[begin Data excerpts]

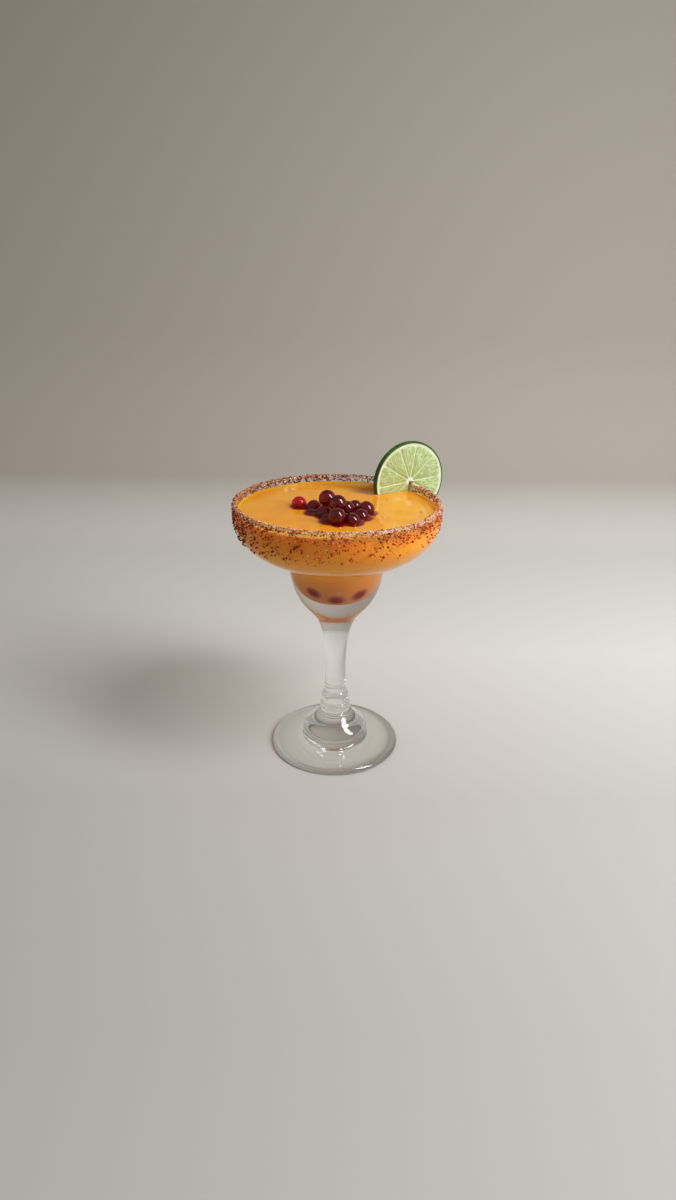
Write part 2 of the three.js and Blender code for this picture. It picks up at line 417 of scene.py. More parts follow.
# %% [markdown]
# ## The juice pearls
# Popping pearls are drops of juice in a thin skin of seaweed gel, as glossy as glass and never quite round.
# Each starts as an icosphere at the place of its solid and is squeezed a little with smooth noise. The
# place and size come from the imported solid, so the pearls lie where the model has them.

# %% Pearls on the surface
PEARL_NAMES = sorted(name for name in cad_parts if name.startswith("pearl"))
DENT_SCALE = 1.3
DENT = 0.022
SHRINK = 0.012


def ball(name, centre, radius, seed):
    deselect()
    bpy.ops.mesh.primitive_ico_sphere_add(subdivisions=5, radius=radius, location=centre)
    piece = bpy.context.object
    piece.name = piece.data.name = name
    bpy.ops.object.transform_apply(location=True, rotation=True, scale=True)
    for vertex in piece.data.vertices:
        out = (vertex.co - centre).normalized()
        dent = noise.noise(out * DENT_SCALE + Vector((seed, 0, 0))) * DENT - SHRINK
        vertex.co = centre + out * radius * (1 + dent)
    bpy.ops.object.shade_smooth()
    return piece


pearls = []
for i, node in enumerate(PEARL_NAMES):
    low, high = (Vector(corner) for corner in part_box(node))
    centre, radius = (low + high) / 2, (high - low).z / 2
    pearls.append((ball(f"juice_{node}", centre, radius, 3.7 * i), node, centre, radius))
print("pearls:", [round(radius / MM, 2) for _, _, _, radius in pearls])

# %% [markdown]
# The skin is clear and the juice is dark red. A pearl at the end of the heap, which light can pass, glows
# bright red, and one that is stacked on others goes nearly black. Both are painted on one kind of pearl:
# a lighter red as painted light for a pearl lit through, and a darker red as painted shade for the stacked
# ones. Part of the light goes through, tinted, and part comes back from the red body, which keeps a pearl
# from looking hollow. The lamp's light that crosses a pearl keeps only its red.

# %% Dark red juice in a gel skin
# The pearls painted in the lighter red, as painted light; all others get the darker red of painted shade.
LIT_THROUGH = {"pearl_01"}


def pearl_material(name, red):
    material, tree = new_material(name)
    juice = add_node(
        tree,
        "ShaderNodeBsdfPrincipled",
        Base_Color=red,
        Roughness=0.03,
        IOR=1.33,
        Transmission_Weight=0.65,
        Coat_Weight=0.5,
        Coat_Roughness=0.04,
    )
    let_through(tree, juice, "#BC302C")
    return material


painted_lit_pearl = pearl_material("juice_pearl_painted_lit", "#C60E0E")
painted_shaded_pearl = pearl_material("juice_pearl_painted_shaded", "#740614")
for piece, node, centre, radius in pearls:
    place(piece, painted_lit_pearl if node in LIT_THROUGH else painted_shaded_pearl, "pearl", node)

# %% [markdown]
# ## The drink
# The drink is thick with fruit, so light goes a few millimetres in and comes out orange. Its body follows
# the inside of the glass and reaches a tenth of a millimetre into the wall, so that no film of air shows
# between them. Its top climbs slightly where it wets the glass, each pearl and the lime, which is what
# tells the eye that it is liquid.

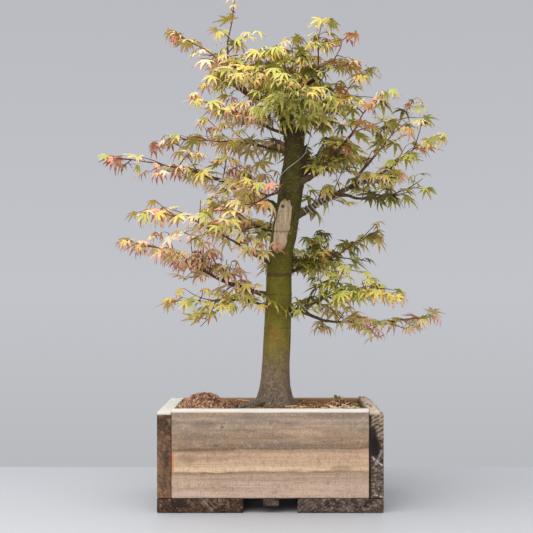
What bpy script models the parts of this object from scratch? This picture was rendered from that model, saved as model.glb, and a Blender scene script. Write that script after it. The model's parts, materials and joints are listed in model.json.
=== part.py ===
"""A young maple in a plank planter, modelled in Blender as separate named pieces.

The frame is in metres with +Z up. The origin is the middle of the planter's underside, on the ground,
and the planter's long front faces -Y. The trunk rises from a flat cut on the soil, each bough is one
tapering limb seated on what bears it, and each mass of foliage grows from one stem at its bough's tip.
"""

import math
import random
from collections import namedtuple

import bmesh
import bpy
import numpy as np
from mathutils import Matrix, Vector
from mathutils.bvhtree import BVHTree

GAP = 0.0003  # clearance between pieces that touch
WELD = 0.00001  # merge distance for a curve's loose caps

# Planter: rough sawn planks of one section, nailed into a box on two floor boards.
PLANTER_WIDTH = 0.410
PLANTER_DEPTH = 0.280
PLANK_WIDTH = 0.156
PLANK_THICKNESS = 0.026
WALL_HEIGHT = 0.1605
LEFT_END_DROP = 0.004  # the left end board stops this far below the rim
BACK_DROP = 0.003  # and so does the back board
BATTEN_WIDTH = 0.029
BATTEN_THICKNESS = 0.014
BATTEN_X = 0.0015
EDGE_WEAR = 0.0022
WALL_FOOT = PLANK_THICKNESS + GAP
RIM = PLANK_THICKNESS + WALL_HEIGHT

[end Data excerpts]

▶ **Your task**
Word for word, please print every line from the beginning of the records to the line bearing "# place and", counting both ends and stopping there.

▶ **Exercise result**
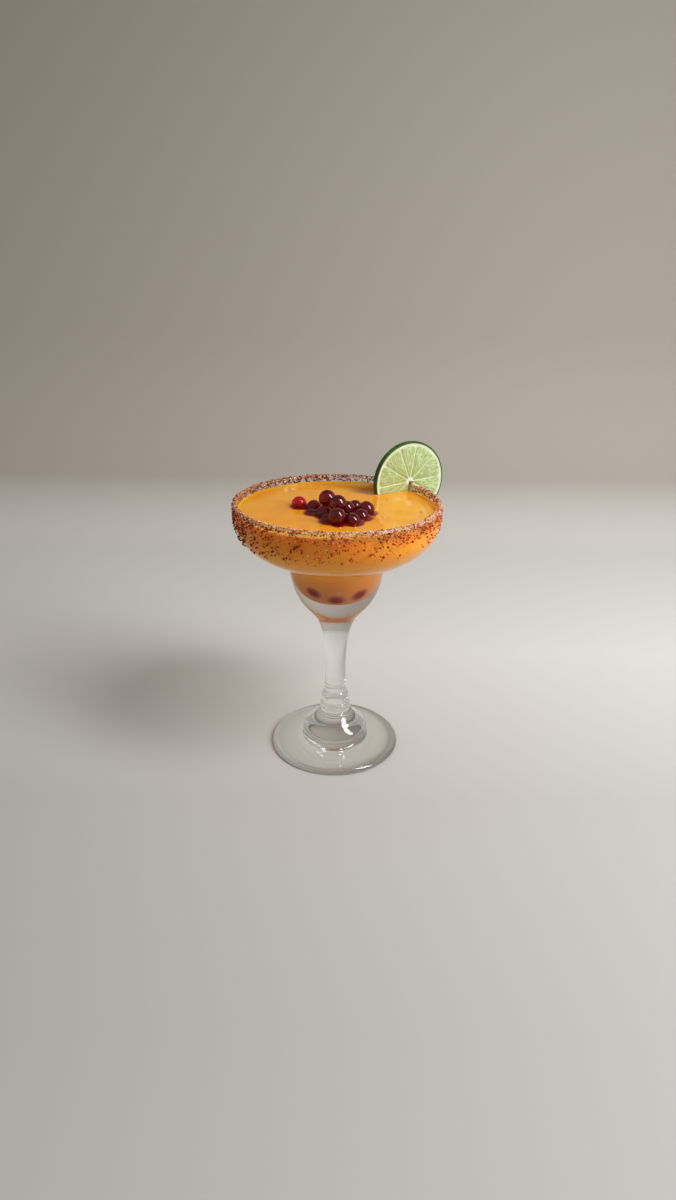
Write part 2 of the three.js and Blender code for this picture. It picks up at line 417 of scene.py. More parts follow.
# %% [markdown]
# ## The juice pearls
# Popping pearls are drops of juice in a thin skin of seaweed gel, as glossy as glass and never quite round.
# Each starts as an icosphere at the place of its solid and is squeezed a little with smooth noise. The
# place and size come from the imported solid, so the pearls lie where the model has them.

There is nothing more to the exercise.